Question about pandas
When using the | operation between two dataframes, the order of the operation can give different results if you have nan, or different index.
df_1 = pd.DataFrame([None], index=[1])
df_2 = pd.DataFrame([True], index=[1])
print(df_1 | df_2)
print(df_2 | df_1)
will give you different results:
0
1 False
0
1 True
The same things with different index:
df_1 = pd.DataFrame([True], index=[1])
df_2 = pd.DataFrame([True], index=[2])
print(df_1 | df_2)
print(df_2 | df_1)
will return
0
1 True
2 False
0
1 False
2 True
Is this a normal behavior or a bug? If it is a normal behavior, what is the logic behind it?
Thanks!
Comment From: mzeitlin11
Thanks for the report @ThomasDelorme! These both look suspicious - I think both are bugs. Think the root cause is along the lines of weirdness with truthy operators for object arrays - see the whole host of issues around #12863 in both numpy
and pandas
.
What looks to be the reason for the lack of commutativity in the first case is that the logic for computing the binary op hits None or True
, which raises and falls back to the give the left operator (which then gets filled with False
when the result is coerced to a bool type). So None or True -> None - > False
and True or None -> True
. This logic can be seen in https://github.com/pandas-dev/pandas/blob/e5f1f9c0d3d26c09bea89f12144bfe732fedb1ea/pandas/_libs/ops.pyx#L244-L250
Didn't look into second case yet, but I'd guess it's an identical issue -> since the indices don't match the frames will be reindexed before computing the binary op, giving the same NaN to bool comparison issues.

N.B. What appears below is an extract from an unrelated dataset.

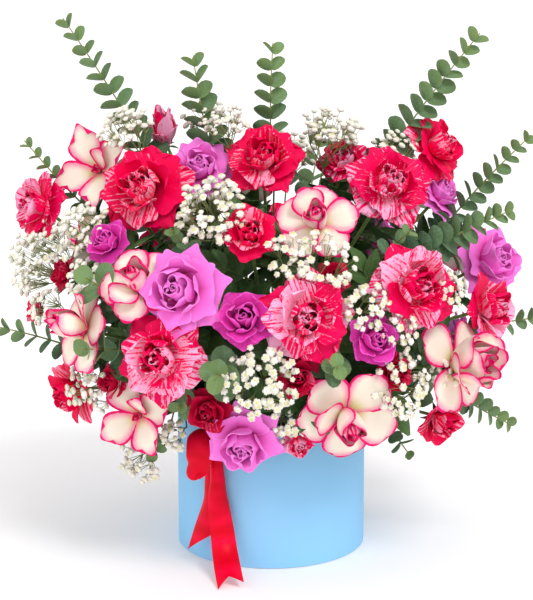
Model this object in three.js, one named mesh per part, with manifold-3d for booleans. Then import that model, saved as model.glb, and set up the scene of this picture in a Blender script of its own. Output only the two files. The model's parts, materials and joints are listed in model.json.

Further investigations into fixing this are welcome!
Comment From: corneliusroemer
This would be great if it could be fixed. It contradicts normal logic that NaN | True == False
. If one is True, then or should yield True. Irrespective of what NaN
is.
NaN | False
is trickier, this could be either False
or True
, depending on what NaN
is, so NaN
seems appropriate. Or throwing an error, like numpy does.
This is probably a duplicate: #51267
Also, it would be good to rename the issue from QST:
to BUG:
as this clearly is a bug ;)